After 50 years in production, the Carerra 4S epitomises the qualities that helped the Porsche 911 become such an enduring part of the motoring scene.
We left it in a railway station car park on the edge of London overnight, without worrying about just what might become of it. We returned to the same car park at 10.30pm with a 200-mile drive still ahead of us and the Porsche devoured the journey, keeping us not only awake, but smiling. It does the day-to-day brilliantly. Even if you've got a family, the 911's rear seat and front boot mean you don't automatically have to resort to the family wagon for days out.
But above all, that rear engine positioning means there is something different about the way the 911 drives. This is no longer the truly organic experience it was in earlier versions. Modern safety equipment and technology sees to that. Yet the 911 still needs learning to get the most from it - revealing the depth of its character in layers. Ultimately it feels special and the way it behaves, sounds, moves, and does, well, pretty much anything, is truly a joy – and still as close to organic as you get in a modern car.
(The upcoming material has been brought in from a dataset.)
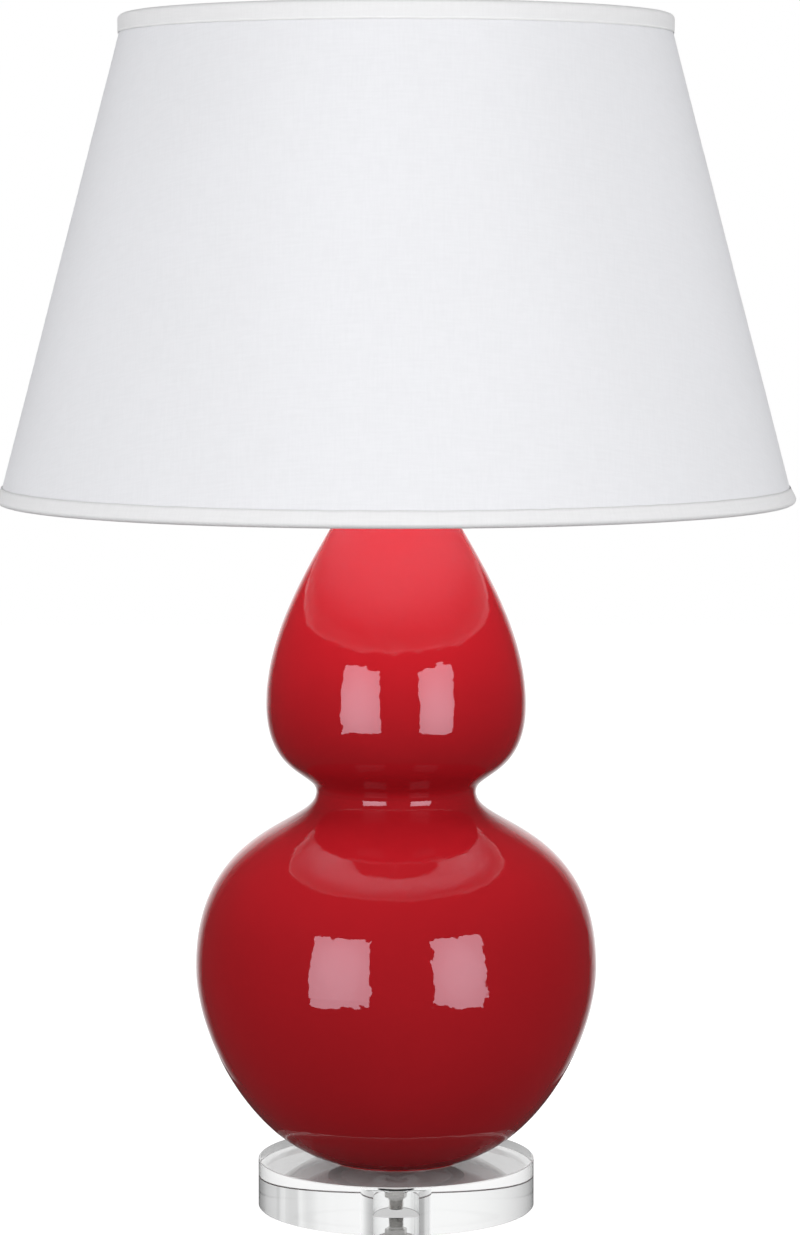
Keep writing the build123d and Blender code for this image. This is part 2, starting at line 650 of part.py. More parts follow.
def bulb_base():
    """The thin metal base that turns in the socket."""
    inner = BULB_BASE_RADIUS - BULB_BASE_WALL
    waist = BULB_INSULATOR_RADIUS + BULB_INSULATOR_STEP
    full = bulb_base_low + TURNING_GAP + BULB_BASE_TAPER
    return turned(
        (0, bulb_base_low + TURNING_GAP), (waist, bulb_base_low + TURNING_GAP), (BULB_BASE_RADIUS, full),
        (BULB_BASE_RADIUS, bulb_base_top), (inner, bulb_base_top), (inner, full + BULB_BASE_WALL),
        (waist, bulb_base_low + 2 * BULB_BASE_WALL), (0, bulb_base_low + 2 * BULB_BASE_WALL),
    )


def bulb_glass():
    """A pear shape with a straight neck cemented in the base."""
    top = bulb_low + BULB_LENGTH
    middle = top - BULB_RADIUS
    neck_end = bulb_base_top + BULB_NECK_COLLAR
    low = bulb_base_top - BULB_NECK_DEPTH
    curve = QUARTER_ROUND * BULB_RADIUS
    shapes = []
    for inset in (0, BULB_GLASS):
        neck = BULB_NECK_RADIUS - inset
        full = BULB_RADIUS - inset
        reach = BULB_FLANK_FULLNESS * (middle - neck_end)
        flank = Bezier((neck, neck_end), (neck, neck_end + reach), (full, middle - reach), (full, middle))
        dome = Bezier((full, middle), (full, middle + curve), (curve, top - inset), (0, top - inset))
        shapes.append(turned((0, low), (neck, low), flank, dome))
    return shapes[0] - shapes[1]


# ---- Shade ----

shade_slope = (SHADE_BOTTOM_RADIUS - SHADE_TOP_RADIUS) / SHADE_HEIGHT
liner_outset = FABRIC_THICKNESS + LAMINATE_GAP
ring_outset = liner_outset + LINER_THICKNESS + TAPE_GAP + RIM_WIRE / 2 * math.hypot(1, shade_slope)
top_ring_height = rim_top - RIM_WIRE_DEPTH
bottom_ring_height = rim_low + RIM_WIRE_DEPTH


def cone_radius(height):
    """Of the outside of the cloth at a height above the table."""
    return SHADE_TOP_RADIUS + shade_slope * (rim_top - height)


def cone_layer(outset, thickness):
    """One layer of the shade's cone, outset inwards from the outside of the cloth."""
    low = rim_low + CLOTH_EDGE_DEPTH
    high = rim_top - CLOTH_EDGE_DEPTH
    return turned(
        (cone_radius(low) - outset - thickness, low), (cone_radius(low) - outset, low),
        (cone_radius(high) - outset, high), (cone_radius(high) - outset - thickness, high),
    )


def rim_ring(height):
    path_radius = cone_radius(height) - ring_outset
    return Pos(0, 0, height) * Torus(path_radius, RIM_WIRE / 2)


def spider_arms(radius):
    """The arms run level from the middle, then rise to the wire in the top of the shade."""
    level = shade_seat + TURNING_GAP + SPIDER_WIRE / 2
    end = (cone_radius(top_ring_height) - ring_outset, top_ring_height)
    path = Plane.XZ * FilletPolyline(
        (SPIDER_RING_RADIUS - SPIDER_OVERLAP, level), (SPIDER_FLAT, level), end, radius=SPIDER_BEND)
    arm = sweep(Plane(origin=path @ 0, z_dir=(1, 0, 0)) * Circle(radius), path)
    step = 360 / SPIDER_ARMS
    return [Rot(0, 0, SPIDER_FIRST_ARM + number * step) * arm for number in range(SPIDER_ARMS)]


def shade_spider(top_ring_space):
    low = shade_seat + TURNING_GAP
    hole = STUD_DIAMETER / 2 + SPIDER_HOLE_CLEARANCE
    spider = ring(hole, SPIDER_RING_RADIUS, low, low + SPIDER_RING_THICKNESS)
    for arm in spider_arms(SPIDER_WIRE / 2):
        spider += arm
    return spider - top_ring_space


def band_section(edge, inwards, band_radius, band_height):
    """The tape folded over a rim, in section. edge is the rim's height, and inwards points to the cloth."""
    def height(depth):
        return edge + inwards * depth
    wire_radius_here = cone_radius(height(RIM_WIRE_DEPTH)) - ring_outset
    inner_face = wire_radius_here - RIM_WIRE / 2 - TAPE_GAP
    leg_face = inner_face - TAPE_THICKNESS
    cavity = height(CLOTH_EDGE_DEPTH - TAPE_GAP)
    under = cone_radius(height(band_height)) + TAPE_GAP
    over = under + BAND_STEP
    handle = 1 - QUARTER_ROUND
    corner = Bezier(
        (band_radius, height(BAND_ROUNDING)), (band_radius, height(handle * BAND_ROUNDING)),
        (band_radius - handle * BAND_ROLL, edge), (band_radius - BAND_ROLL, edge),
    )
    inner_corner = Bezier(
        (leg_face + BAND_ROUNDING, edge), (leg_face + handle * BAND_ROUNDING, edge),
        (leg_face, height(handle * BAND_ROUNDING)), (leg_face, height(BAND_ROUNDING)),
    )
    return [
        (under, height(band_height)), (over, height(band_height)), corner, inner_corner,
        (leg_face, height(INNER_BAND_HEIGHT)), (inner_face, height(INNER_BAND_HEIGHT)), (inner_face, cavity),
        (cone_radius(cavity) + TAPE_GAP, cavity),
    ]


def top_trim():
    """This band stands upright, so it leaves the cone towards the rim."""
    upright = cone_radius(rim_top - TOP_BAND_HEIGHT) + TAPE_GAP + BAND_STEP
    trim = turned(*band_section(rim_top, -1, upright, TOP_BAND_HEIGHT))
    for arm in spider_arms(SPIDER_WIRE / 2 + HOLE_CLEARANCE):
        trim -= arm
    return trim


def bottom_trim():
    return turned(*band_section(rim_low, 1, cone_radius(rim_low) + BOTTOM_BAND_FLARE, BOTTOM_BAND_HEIGHT))


# ---- Finial ----

finial_low = shade_seat + TURNING_GAP + SPIDER_RING_THICKNESS + TURNING_GAP


def finial_base():
    bore = STUD_DIAMETER / 2 + THREAD_CLEARANCE
    top = finial_low + FINIAL_BASE_HEIGHT
    foot_top = finial_low + FINIAL_FOOT_HEIGHT
    return turned(
        (bore, finial_low), (FINIAL_BASE_RADIUS, finial_low), (FINIAL_BASE_RADIUS, foot_top),
        (FINIAL_NECK_RADIUS, foot_top + FINIAL_FOOT_HEIGHT), (FINIAL_NECK_RADIUS, top - 2 * FINIAL_LIP),
        (FINIAL_NECK_RADIUS + FINIAL_LIP, top), (bore, top),
    )


def finial_knob():
    low = finial_low + FINIAL_BASE_HEIGHT + TURNING_GAP
    ball = Pos(0, 0, low + FINIAL_BALL_RADIUS - FINIAL_BALL_SUNK) * Sphere(FINIAL_BALL_RADIUS)
    flat = ring(0, 2 * FINIAL_BALL_RADIUS, low - 2 * FINIAL_BALL_RADIUS, low)
    bore = ring(0, STUD_DIAMETER / 2 + THREAD_CLEARANCE, low, low + FINIAL_BORE_DEPTH)
    return ball - flat - bore


def build():
    top_ring = rim_ring(top_ring_height)
    return {
        "acrylic_base": acrylic_base(),
        "base_washer": base_washer(),
        "base_nut": base_nut(),
        "lamp_pipe": lamp_pipe(),
        "ceramic_body": ceramic_body(),
        "cord_bushing": cord_bushing(),
        "vase_cap": vase_cap(),
        "neck_tube": neck_tube(),
        "harp_saddle": harp_saddle(),
        "harp_frame": harp_frame(),
        "harp_sleeve_left": harp_sleeve(-1),
        "harp_sleeve_right": harp_sleeve(1),
        "harp_stud": harp_stud(),
        "socket_cap": socket_cap(),
        "socket_set_screw": socket_set_screw(),
        "socket_shell": socket_shell(),
        "socket_liner": socket_liner(),
        "socket_interior": socket_interior(),
        "socket_screw_shell": socket_screw_shell(),
        "socket_contact": socket_contact(),
        "terminal_screws": terminal_screws(),
        "switch_shaft": switch_shaft(),
        "switch_knob": switch_knob(),
        "bulb_contact": bulb_contact(),
        "bulb_insulator": bulb_insulator(),
        "bulb_base": bulb_base(),
        "bulb_glass": bulb_glass(),
        "shade_spider": shade_spider(top_ring),
        "shade_top_ring": top_ring,
        "shade_bottom_ring": rim_ring(bottom_ring_height),
        "shade_liner": cone_layer(liner_outset, LINER_THICKNESS),
        "shade_fabric": cone_layer(0, FABRIC_THICKNESS),
        "top_trim": top_trim(),
        "bottom_trim": bottom_trim(),
        "finial_base": finial_base(),
        "finial_knob": finial_knob(),
    }


os.makedirs("parts", exist_ok=True)
for name, piece in build().items():
    export_step(piece, f"parts/{name}.step")
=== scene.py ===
import json
import math

import bmesh
import bpy
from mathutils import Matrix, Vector, noise


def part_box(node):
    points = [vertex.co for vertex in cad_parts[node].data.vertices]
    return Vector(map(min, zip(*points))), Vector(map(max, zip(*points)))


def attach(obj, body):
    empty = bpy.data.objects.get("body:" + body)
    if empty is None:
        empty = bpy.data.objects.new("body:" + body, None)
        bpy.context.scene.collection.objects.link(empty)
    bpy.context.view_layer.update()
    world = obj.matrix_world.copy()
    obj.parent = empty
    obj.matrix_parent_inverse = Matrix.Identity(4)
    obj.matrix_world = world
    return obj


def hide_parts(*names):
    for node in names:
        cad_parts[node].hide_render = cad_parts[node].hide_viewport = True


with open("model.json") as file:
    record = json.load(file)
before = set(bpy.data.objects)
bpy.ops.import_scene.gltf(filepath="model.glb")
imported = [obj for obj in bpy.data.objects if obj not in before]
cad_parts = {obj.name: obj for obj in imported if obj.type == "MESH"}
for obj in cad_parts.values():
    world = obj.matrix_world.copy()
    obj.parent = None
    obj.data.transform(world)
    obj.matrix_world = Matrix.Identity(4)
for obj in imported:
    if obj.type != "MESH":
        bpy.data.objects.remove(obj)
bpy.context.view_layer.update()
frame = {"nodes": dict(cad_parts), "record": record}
record = frame["record"]

MM = 0.001
FULL_TURN = 2 * math.pi
WHITE = (1.0, 1.0, 1.0)
NOISE_MIDDLE = (0.3, 0.7)      # most of what a noise node gives


# ---- Node helpers ----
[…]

It may not offer the novelty that an F-Type Jag currently does, or the apparently exotic qualities of an Audi R8. But it is ubiquitous for a reason. You can park it on the street without worrying too much and it will happily sit in traffic all day - yet when the road clears, there is little else we can think of that we'd rather be driving. After 50 years of ongoing development, the Porsche 911 remains the best sports car in the world... even when it's painted in "lime gold".